--- START ---

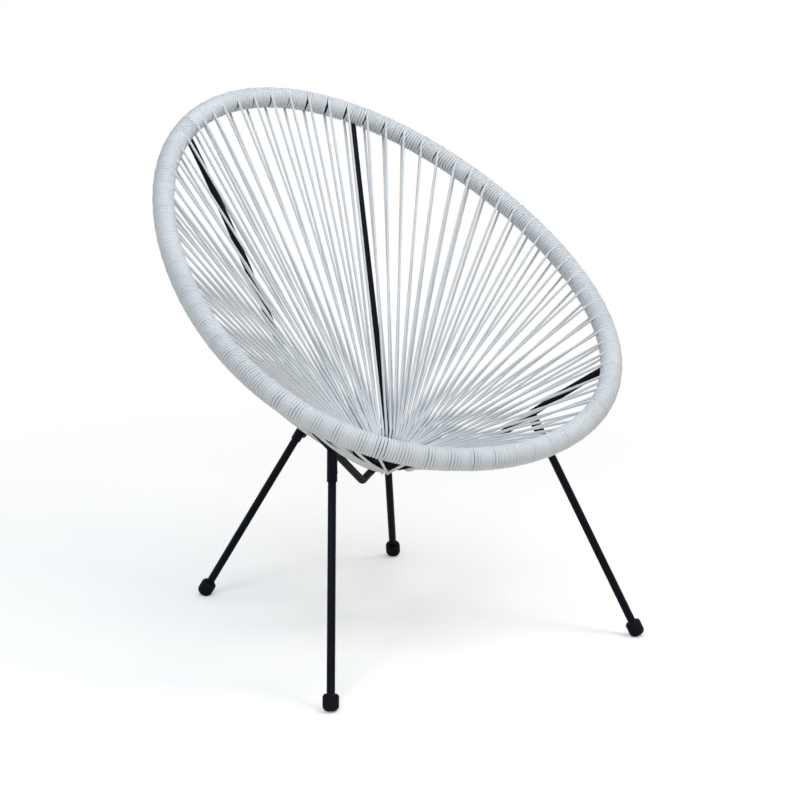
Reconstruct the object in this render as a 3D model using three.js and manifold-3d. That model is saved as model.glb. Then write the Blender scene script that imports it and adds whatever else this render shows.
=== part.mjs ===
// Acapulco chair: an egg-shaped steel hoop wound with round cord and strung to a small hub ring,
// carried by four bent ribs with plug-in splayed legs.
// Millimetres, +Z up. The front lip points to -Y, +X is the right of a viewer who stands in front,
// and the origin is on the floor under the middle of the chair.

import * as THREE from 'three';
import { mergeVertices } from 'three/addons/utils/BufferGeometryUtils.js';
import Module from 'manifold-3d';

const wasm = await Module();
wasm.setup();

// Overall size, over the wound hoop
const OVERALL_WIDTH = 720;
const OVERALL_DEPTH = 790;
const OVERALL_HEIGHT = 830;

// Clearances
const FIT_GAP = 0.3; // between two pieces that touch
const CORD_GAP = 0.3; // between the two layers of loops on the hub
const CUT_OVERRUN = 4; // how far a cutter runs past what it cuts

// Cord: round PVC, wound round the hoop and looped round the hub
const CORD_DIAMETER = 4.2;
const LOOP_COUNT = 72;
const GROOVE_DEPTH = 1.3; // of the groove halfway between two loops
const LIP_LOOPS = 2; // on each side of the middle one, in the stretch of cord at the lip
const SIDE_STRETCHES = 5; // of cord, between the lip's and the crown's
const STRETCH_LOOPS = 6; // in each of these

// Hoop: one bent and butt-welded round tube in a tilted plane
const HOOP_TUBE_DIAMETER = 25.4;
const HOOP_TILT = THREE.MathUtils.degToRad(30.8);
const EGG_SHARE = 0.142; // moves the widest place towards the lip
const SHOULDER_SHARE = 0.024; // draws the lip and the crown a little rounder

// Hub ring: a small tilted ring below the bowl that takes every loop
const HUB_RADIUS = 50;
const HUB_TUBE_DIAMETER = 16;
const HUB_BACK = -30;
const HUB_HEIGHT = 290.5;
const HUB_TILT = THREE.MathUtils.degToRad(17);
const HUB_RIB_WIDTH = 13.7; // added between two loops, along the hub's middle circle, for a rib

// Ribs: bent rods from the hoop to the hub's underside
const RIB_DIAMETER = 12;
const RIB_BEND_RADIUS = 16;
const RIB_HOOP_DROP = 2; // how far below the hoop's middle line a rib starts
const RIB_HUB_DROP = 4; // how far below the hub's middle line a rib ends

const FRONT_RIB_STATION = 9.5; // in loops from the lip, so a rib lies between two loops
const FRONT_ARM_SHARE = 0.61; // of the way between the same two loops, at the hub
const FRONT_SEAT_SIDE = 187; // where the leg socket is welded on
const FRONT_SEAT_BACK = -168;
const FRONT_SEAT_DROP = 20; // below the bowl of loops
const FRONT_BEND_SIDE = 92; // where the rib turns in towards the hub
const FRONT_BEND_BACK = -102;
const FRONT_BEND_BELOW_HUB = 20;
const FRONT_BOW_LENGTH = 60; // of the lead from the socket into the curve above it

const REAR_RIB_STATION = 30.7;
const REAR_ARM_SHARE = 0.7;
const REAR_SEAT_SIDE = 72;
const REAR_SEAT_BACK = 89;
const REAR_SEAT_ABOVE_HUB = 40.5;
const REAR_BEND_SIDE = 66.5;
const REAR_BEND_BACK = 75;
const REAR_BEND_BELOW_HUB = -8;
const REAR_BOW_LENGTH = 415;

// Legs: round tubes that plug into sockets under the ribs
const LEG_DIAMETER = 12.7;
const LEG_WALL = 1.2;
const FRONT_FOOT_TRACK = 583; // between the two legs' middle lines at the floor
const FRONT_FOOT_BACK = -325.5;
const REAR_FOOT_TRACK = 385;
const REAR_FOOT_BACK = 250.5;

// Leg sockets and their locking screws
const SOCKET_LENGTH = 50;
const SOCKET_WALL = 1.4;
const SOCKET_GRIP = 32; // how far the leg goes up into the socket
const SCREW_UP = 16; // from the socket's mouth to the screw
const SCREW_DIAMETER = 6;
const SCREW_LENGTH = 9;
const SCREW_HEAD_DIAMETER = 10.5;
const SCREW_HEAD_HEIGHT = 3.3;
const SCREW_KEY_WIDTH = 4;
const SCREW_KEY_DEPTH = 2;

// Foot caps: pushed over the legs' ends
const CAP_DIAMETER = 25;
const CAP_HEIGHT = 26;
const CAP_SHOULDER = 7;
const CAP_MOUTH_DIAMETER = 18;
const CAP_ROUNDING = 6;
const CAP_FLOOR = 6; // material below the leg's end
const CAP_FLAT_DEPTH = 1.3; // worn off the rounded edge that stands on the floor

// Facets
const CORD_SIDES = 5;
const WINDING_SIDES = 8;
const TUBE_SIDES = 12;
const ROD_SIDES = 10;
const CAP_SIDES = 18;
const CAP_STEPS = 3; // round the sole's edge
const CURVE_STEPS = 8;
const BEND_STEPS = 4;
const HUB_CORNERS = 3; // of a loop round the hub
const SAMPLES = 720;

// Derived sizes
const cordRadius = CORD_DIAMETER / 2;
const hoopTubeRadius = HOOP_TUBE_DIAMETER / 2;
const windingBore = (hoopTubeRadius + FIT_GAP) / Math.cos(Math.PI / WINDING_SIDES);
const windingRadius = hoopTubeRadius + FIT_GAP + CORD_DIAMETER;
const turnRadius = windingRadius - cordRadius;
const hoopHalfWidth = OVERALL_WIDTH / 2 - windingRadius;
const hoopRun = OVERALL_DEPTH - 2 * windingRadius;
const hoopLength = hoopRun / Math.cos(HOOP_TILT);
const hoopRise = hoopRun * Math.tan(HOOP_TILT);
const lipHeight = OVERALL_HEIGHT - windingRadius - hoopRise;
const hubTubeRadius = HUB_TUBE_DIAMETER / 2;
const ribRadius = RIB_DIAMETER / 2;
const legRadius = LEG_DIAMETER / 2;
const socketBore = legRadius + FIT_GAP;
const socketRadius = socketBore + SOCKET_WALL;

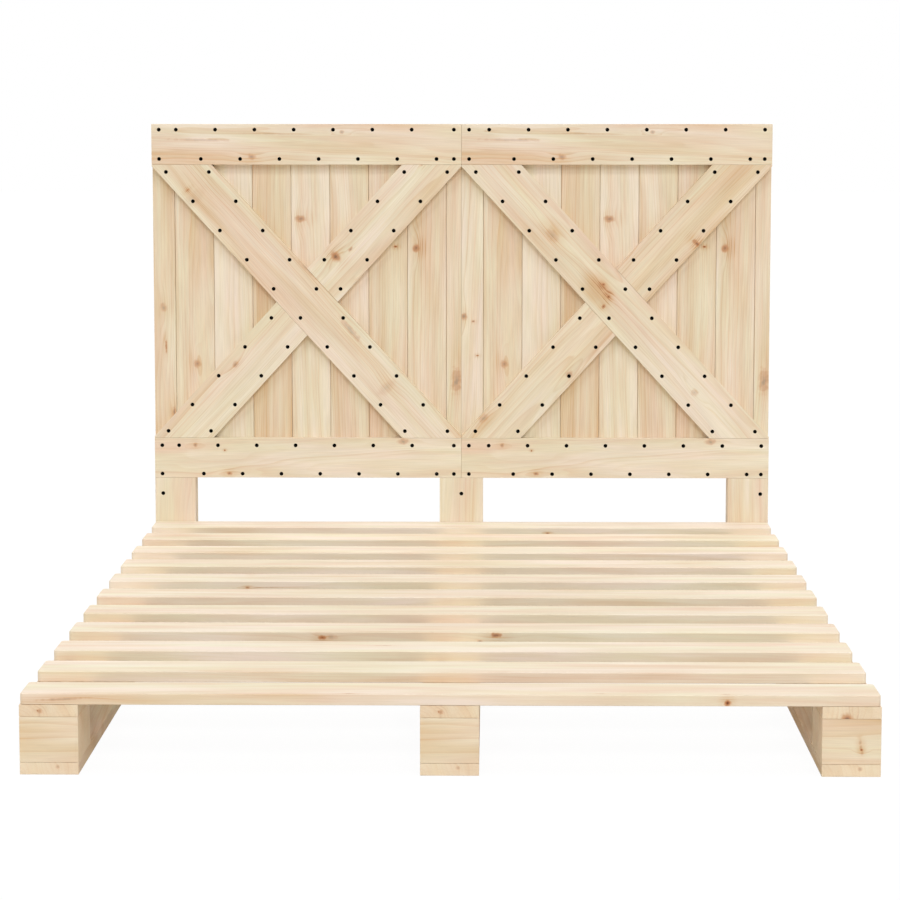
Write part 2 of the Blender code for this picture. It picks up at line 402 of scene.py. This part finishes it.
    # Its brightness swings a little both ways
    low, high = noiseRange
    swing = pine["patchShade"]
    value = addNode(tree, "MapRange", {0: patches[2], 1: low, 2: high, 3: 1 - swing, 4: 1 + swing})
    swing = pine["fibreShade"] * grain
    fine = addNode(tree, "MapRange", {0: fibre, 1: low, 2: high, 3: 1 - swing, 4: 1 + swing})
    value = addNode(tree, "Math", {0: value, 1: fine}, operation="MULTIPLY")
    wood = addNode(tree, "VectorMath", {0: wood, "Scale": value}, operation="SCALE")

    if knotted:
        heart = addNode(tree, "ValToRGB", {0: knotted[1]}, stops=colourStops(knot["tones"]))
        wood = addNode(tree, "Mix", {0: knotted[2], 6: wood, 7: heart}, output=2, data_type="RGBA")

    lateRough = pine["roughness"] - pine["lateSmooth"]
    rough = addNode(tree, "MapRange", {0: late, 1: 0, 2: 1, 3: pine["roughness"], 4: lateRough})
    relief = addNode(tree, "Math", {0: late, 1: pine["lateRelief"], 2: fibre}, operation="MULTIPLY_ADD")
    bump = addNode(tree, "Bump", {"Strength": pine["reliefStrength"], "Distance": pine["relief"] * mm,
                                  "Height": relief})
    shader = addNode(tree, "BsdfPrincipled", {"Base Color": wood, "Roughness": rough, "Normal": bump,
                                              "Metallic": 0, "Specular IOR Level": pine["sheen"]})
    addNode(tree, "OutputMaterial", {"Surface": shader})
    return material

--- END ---

• Requirements: Copy out the full listing exactly.

• The result:
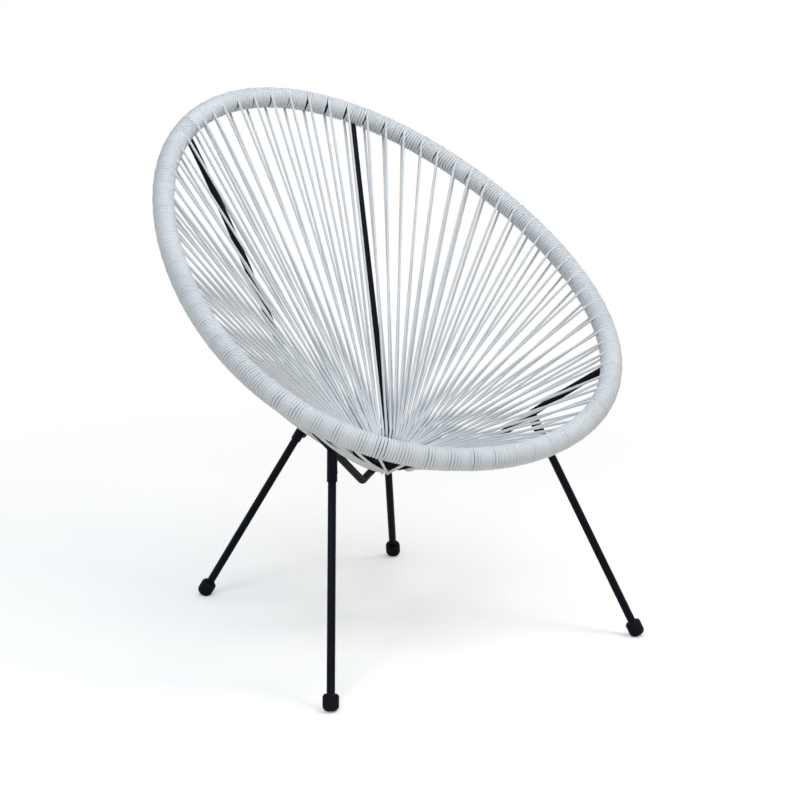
Reconstruct the object in this render as a 3D model using three.js and manifold-3d. That model is saved as model.glb. Then write the Blender scene script that imports it and adds whatever else this render shows.
=== part.mjs ===
// Acapulco chair: an egg-shaped steel hoop wound with round cord and strung to a small hub ring,
// carried by four bent ribs with plug-in splayed legs.
// Millimetres, +Z up. The front lip points to -Y, +X is the right of a viewer who stands in front,
// and the origin is on the floor under the middle of the chair.

import * as THREE from 'three';
import { mergeVertices } from 'three/addons/utils/BufferGeometryUtils.js';
import Module from 'manifold-3d';

const wasm = await Module();
wasm.setup();

// Overall size, over the wound hoop
const OVERALL_WIDTH = 720;
const OVERALL_DEPTH = 790;
const OVERALL_HEIGHT = 830;

// Clearances
const FIT_GAP = 0.3; // between two pieces that touch
const CORD_GAP = 0.3; // between the two layers of loops on the hub
const CUT_OVERRUN = 4; // how far a cutter runs past what it cuts

// Cord: round PVC, wound round the hoop and looped round the hub
const CORD_DIAMETER = 4.2;
const LOOP_COUNT = 72;
const GROOVE_DEPTH = 1.3; // of the groove halfway between two loops
const LIP_LOOPS = 2; // on each side of the middle one, in the stretch of cord at the lip
const SIDE_STRETCHES = 5; // of cord, between the lip's and the crown's
const STRETCH_LOOPS = 6; // in each of these

// Hoop: one bent and butt-welded round tube in a tilted plane
const HOOP_TUBE_DIAMETER = 25.4;
const HOOP_TILT = THREE.MathUtils.degToRad(30.8);
const EGG_SHARE = 0.142; // moves the widest place towards the lip
const SHOULDER_SHARE = 0.024; // draws the lip and the crown a little rounder

// Hub ring: a small tilted ring below the bowl that takes every loop
const HUB_RADIUS = 50;
const HUB_TUBE_DIAMETER = 16;
const HUB_BACK = -30;
const HUB_HEIGHT = 290.5;
const HUB_TILT = THREE.MathUtils.degToRad(17);
const HUB_RIB_WIDTH = 13.7; // added between two loops, along the hub's middle circle, for a rib

// Ribs: bent rods from the hoop to the hub's underside
const RIB_DIAMETER = 12;
const RIB_BEND_RADIUS = 16;
const RIB_HOOP_DROP = 2; // how far below the hoop's middle line a rib starts
const RIB_HUB_DROP = 4; // how far below the hub's middle line a rib ends

const FRONT_RIB_STATION = 9.5; // in loops from the lip, so a rib lies between two loops
const FRONT_ARM_SHARE = 0.61; // of the way between the same two loops, at the hub
const FRONT_SEAT_SIDE = 187; // where the leg socket is welded on
const FRONT_SEAT_BACK = -168;
const FRONT_SEAT_DROP = 20; // below the bowl of loops
const FRONT_BEND_SIDE = 92; // where the rib turns in towards the hub
const FRONT_BEND_BACK = -102;
const FRONT_BEND_BELOW_HUB = 20;
const FRONT_BOW_LENGTH = 60; // of the lead from the socket into the curve above it

const REAR_RIB_STATION = 30.7;
const REAR_ARM_SHARE = 0.7;
const REAR_SEAT_SIDE = 72;
const REAR_SEAT_BACK = 89;
const REAR_SEAT_ABOVE_HUB = 40.5;
const REAR_BEND_SIDE = 66.5;
const REAR_BEND_BACK = 75;
const REAR_BEND_BELOW_HUB = -8;
const REAR_BOW_LENGTH = 415;

// Legs: round tubes that plug into sockets under the ribs
const LEG_DIAMETER = 12.7;
const LEG_WALL = 1.2;
const FRONT_FOOT_TRACK = 583; // between the two legs' middle lines at the floor
const FRONT_FOOT_BACK = -325.5;
const REAR_FOOT_TRACK = 385;
const REAR_FOOT_BACK = 250.5;

// Leg sockets and their locking screws
const SOCKET_LENGTH = 50;
const SOCKET_WALL = 1.4;
const SOCKET_GRIP = 32; // how far the leg goes up into the socket
const SCREW_UP = 16; // from the socket's mouth to the screw
const SCREW_DIAMETER = 6;
const SCREW_LENGTH = 9;
const SCREW_HEAD_DIAMETER = 10.5;
const SCREW_HEAD_HEIGHT = 3.3;
const SCREW_KEY_WIDTH = 4;
const SCREW_KEY_DEPTH = 2;

// Foot caps: pushed over the legs' ends
const CAP_DIAMETER = 25;
const CAP_HEIGHT = 26;
const CAP_SHOULDER = 7;
const CAP_MOUTH_DIAMETER = 18;
const CAP_ROUNDING = 6;
const CAP_FLOOR = 6; // material below the leg's end
const CAP_FLAT_DEPTH = 1.3; // worn off the rounded edge that stands on the floor

// Facets
const CORD_SIDES = 5;
const WINDING_SIDES = 8;
const TUBE_SIDES = 12;
const ROD_SIDES = 10;
const CAP_SIDES = 18;
const CAP_STEPS = 3; // round the sole's edge
const CURVE_STEPS = 8;
const BEND_STEPS = 4;
const HUB_CORNERS = 3; // of a loop round the hub
const SAMPLES = 720;

// Derived sizes
const cordRadius = CORD_DIAMETER / 2;
const hoopTubeRadius = HOOP_TUBE_DIAMETER / 2;
const windingBore = (hoopTubeRadius + FIT_GAP) / Math.cos(Math.PI / WINDING_SIDES);
const windingRadius = hoopTubeRadius + FIT_GAP + CORD_DIAMETER;
const turnRadius = windingRadius - cordRadius;
const hoopHalfWidth = OVERALL_WIDTH / 2 - windingRadius;
const hoopRun = OVERALL_DEPTH - 2 * windingRadius;
const hoopLength = hoopRun / Math.cos(HOOP_TILT);
const hoopRise = hoopRun * Math.tan(HOOP_TILT);
const lipHeight = OVERALL_HEIGHT - windingRadius - hoopRise;
const hubTubeRadius = HUB_TUBE_DIAMETER / 2;
const ribRadius = RIB_DIAMETER / 2;
const legRadius = LEG_DIAMETER / 2;
const socketBore = legRadius + FIT_GAP;
const socketRadius = socketBore + SOCKET_WALL;

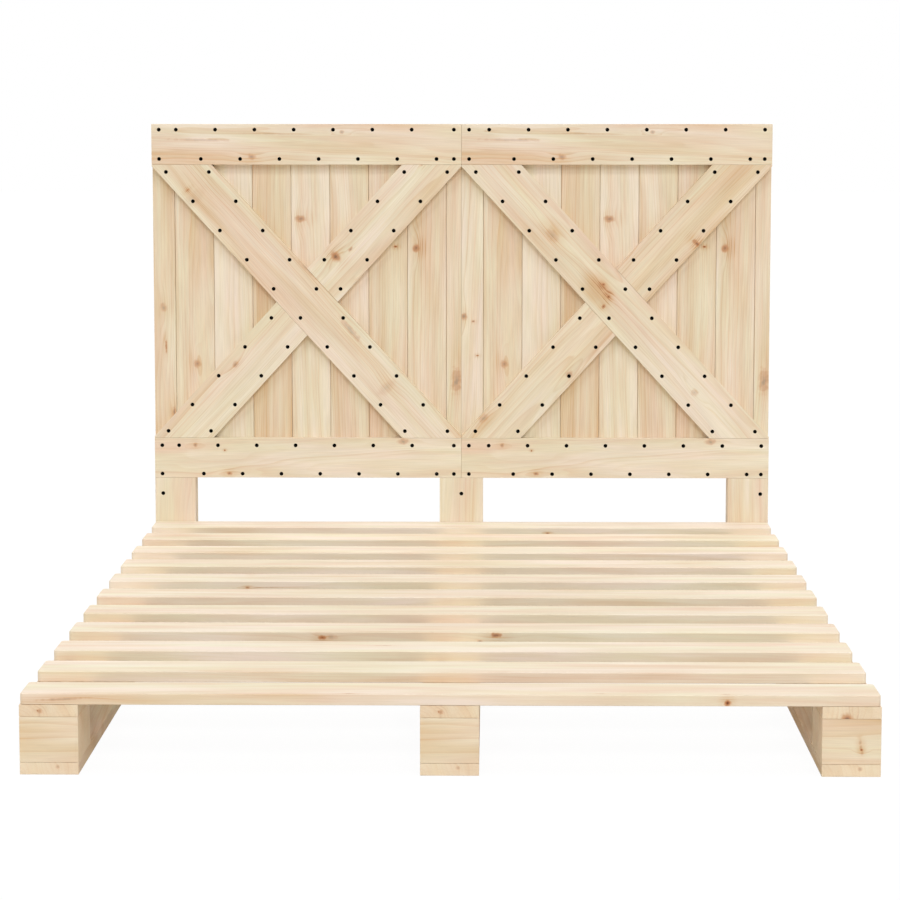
Write part 2 of the Blender code for this picture. It picks up at line 402 of scene.py. This part finishes it.
    # Its brightness swings a little both ways
    low, high = noiseRange
    swing = pine["patchShade"]
    value = addNode(tree, "MapRange", {0: patches[2], 1: low, 2: high, 3: 1 - swing, 4: 1 + swing})
    swing = pine["fibreShade"] * grain
    fine = addNode(tree, "MapRange", {0: fibre, 1: low, 2: high, 3: 1 - swing, 4: 1 + swing})
    value = addNode(tree, "Math", {0: value, 1: fine}, operation="MULTIPLY")
    wood = addNode(tree, "VectorMath", {0: wood, "Scale": value}, operation="SCALE")

    if knotted:
        heart = addNode(tree, "ValToRGB", {0: knotted[1]}, stops=colourStops(knot["tones"]))
        wood = addNode(tree, "Mix", {0: knotted[2], 6: wood, 7: heart}, output=2, data_type="RGBA")

    lateRough = pine["roughness"] - pine["lateSmooth"]
    rough = addNode(tree, "MapRange", {0: late, 1: 0, 2: 1, 3: pine["roughness"], 4: lateRough})
    relief = addNode(tree, "Math", {0: late, 1: pine["lateRelief"], 2: fibre}, operation="MULTIPLY_ADD")
    bump = addNode(tree, "Bump", {"Strength": pine["reliefStrength"], "Distance": pine["relief"] * mm,
                                  "Height": relief})
    shader = addNode(tree, "BsdfPrincipled", {"Base Color": wood, "Roughness": rough, "Normal": bump,
                                              "Metallic": 0, "Specular IOR Level": pine["sheen"]})
    addNode(tree, "OutputMaterial", {"Surface": shader})
    return material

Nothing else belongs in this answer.